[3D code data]
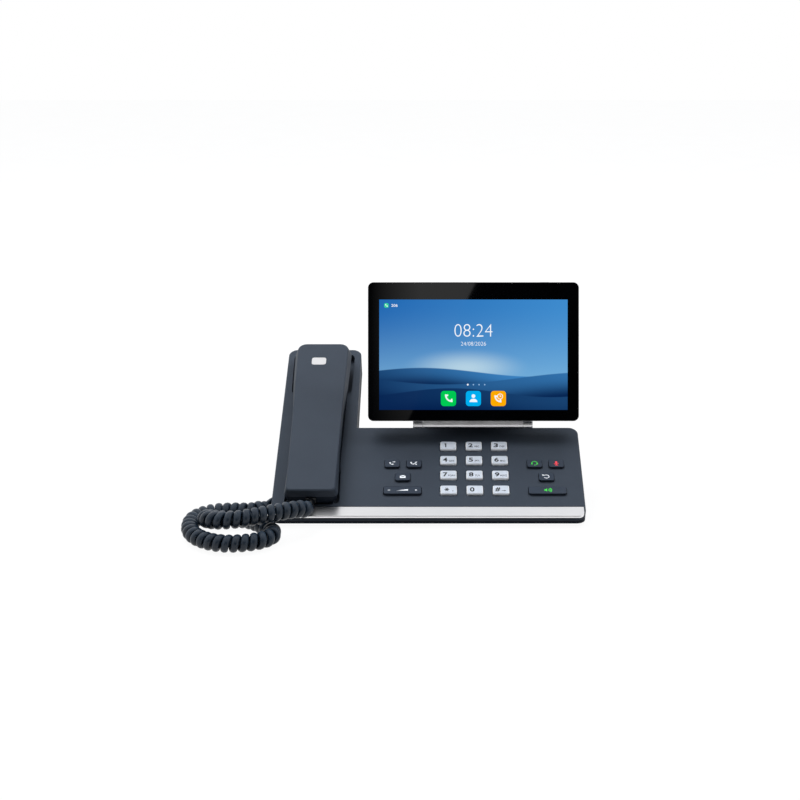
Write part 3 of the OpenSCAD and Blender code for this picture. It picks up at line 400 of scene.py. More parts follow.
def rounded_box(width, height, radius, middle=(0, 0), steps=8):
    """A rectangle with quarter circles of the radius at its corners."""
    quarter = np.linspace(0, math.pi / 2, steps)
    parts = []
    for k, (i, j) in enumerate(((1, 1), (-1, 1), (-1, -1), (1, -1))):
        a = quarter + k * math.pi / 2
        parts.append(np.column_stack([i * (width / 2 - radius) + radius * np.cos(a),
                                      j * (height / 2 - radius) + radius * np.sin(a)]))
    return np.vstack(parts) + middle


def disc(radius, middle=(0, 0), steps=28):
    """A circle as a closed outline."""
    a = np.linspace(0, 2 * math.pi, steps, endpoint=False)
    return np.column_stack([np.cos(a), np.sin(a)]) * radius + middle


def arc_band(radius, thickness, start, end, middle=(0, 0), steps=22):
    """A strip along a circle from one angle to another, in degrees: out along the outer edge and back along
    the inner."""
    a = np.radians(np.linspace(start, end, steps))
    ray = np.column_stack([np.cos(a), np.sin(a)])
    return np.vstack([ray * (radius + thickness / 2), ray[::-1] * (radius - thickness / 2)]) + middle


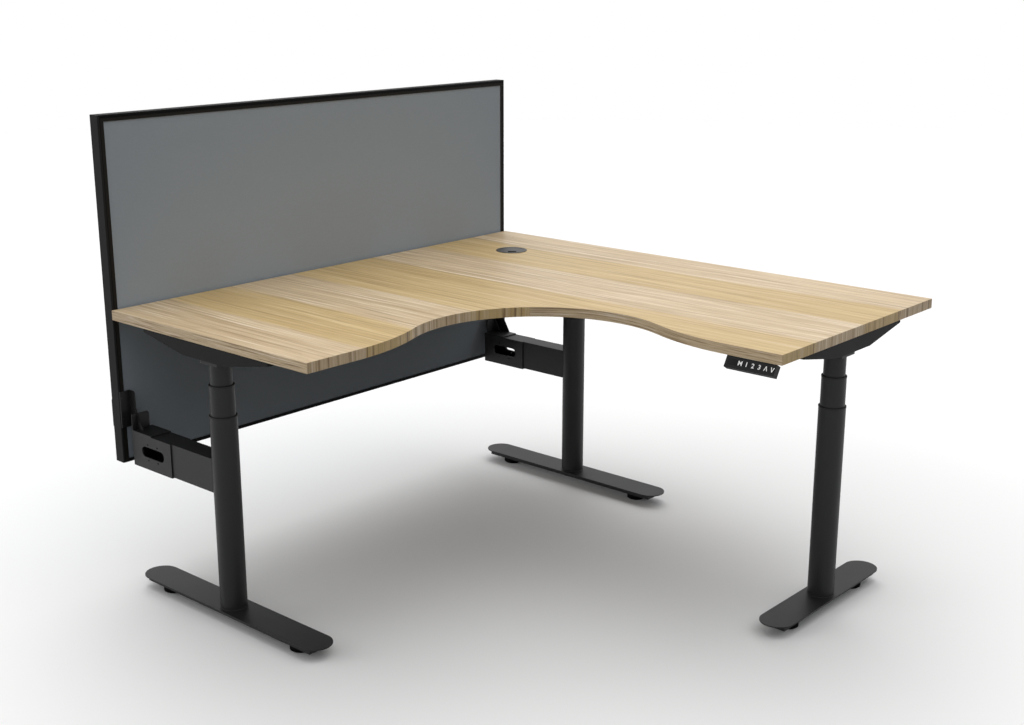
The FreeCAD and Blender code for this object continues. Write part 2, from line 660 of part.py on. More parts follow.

▶ _Your objective_
Each line of the listing should be copied exactly.

▶ _Response to the task_
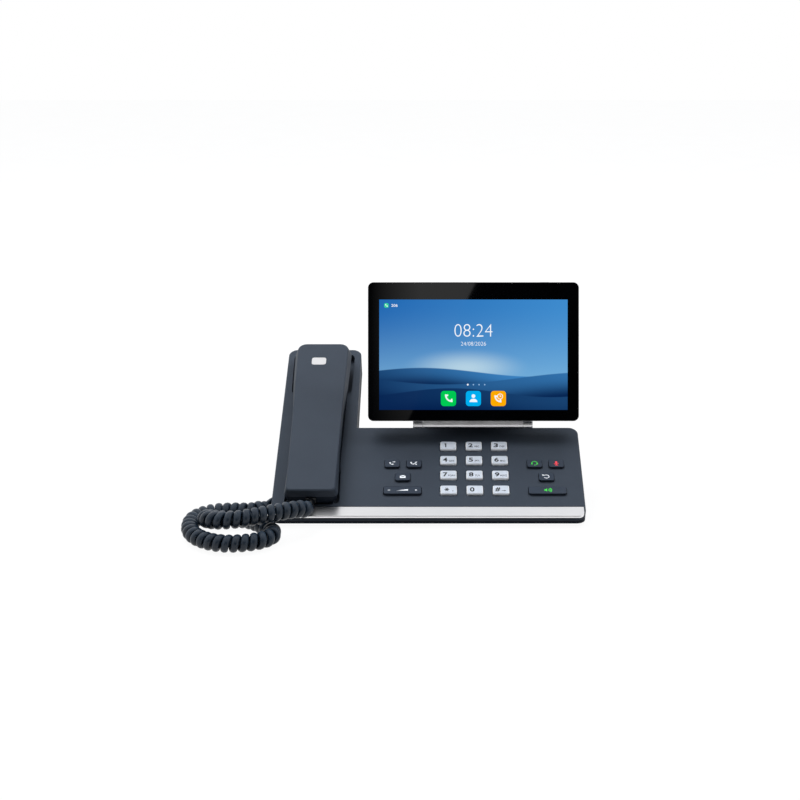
Write part 3 of the OpenSCAD and Blender code for this picture. It picks up at line 400 of scene.py. More parts follow.
def rounded_box(width, height, radius, middle=(0, 0), steps=8):
    """A rectangle with quarter circles of the radius at its corners."""
    quarter = np.linspace(0, math.pi / 2, steps)
    parts = []
    for k, (i, j) in enumerate(((1, 1), (-1, 1), (-1, -1), (1, -1))):
        a = quarter + k * math.pi / 2
        parts.append(np.column_stack([i * (width / 2 - radius) + radius * np.cos(a),
                                      j * (height / 2 - radius) + radius * np.sin(a)]))
    return np.vstack(parts) + middle


def disc(radius, middle=(0, 0), steps=28):
    """A circle as a closed outline."""
    a = np.linspace(0, 2 * math.pi, steps, endpoint=False)
    return np.column_stack([np.cos(a), np.sin(a)]) * radius + middle


def arc_band(radius, thickness, start, end, middle=(0, 0), steps=22):
    """A strip along a circle from one angle to another, in degrees: out along the outer edge and back along
    the inner."""
    a = np.radians(np.linspace(start, end, steps))
    ray = np.column_stack([np.cos(a), np.sin(a)])
    return np.vstack([ray * (radius + thickness / 2), ray[::-1] * (radius - thickness / 2)]) + middle


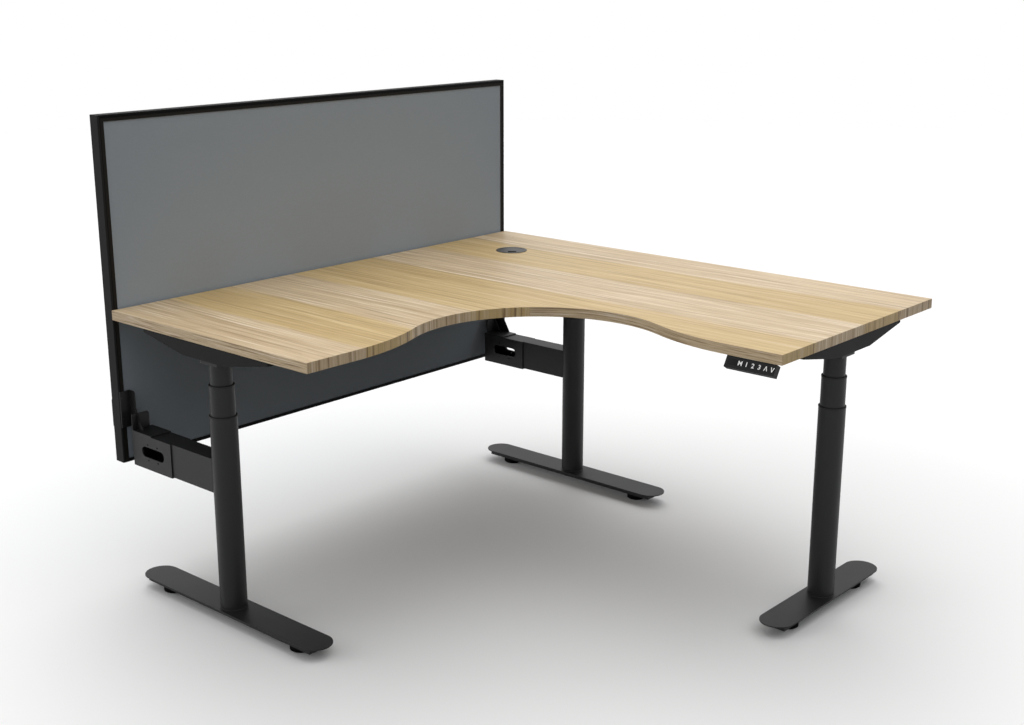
The FreeCAD and Blender code for this object continues. Write part 2, from line 660 of part.py on. More parts follow.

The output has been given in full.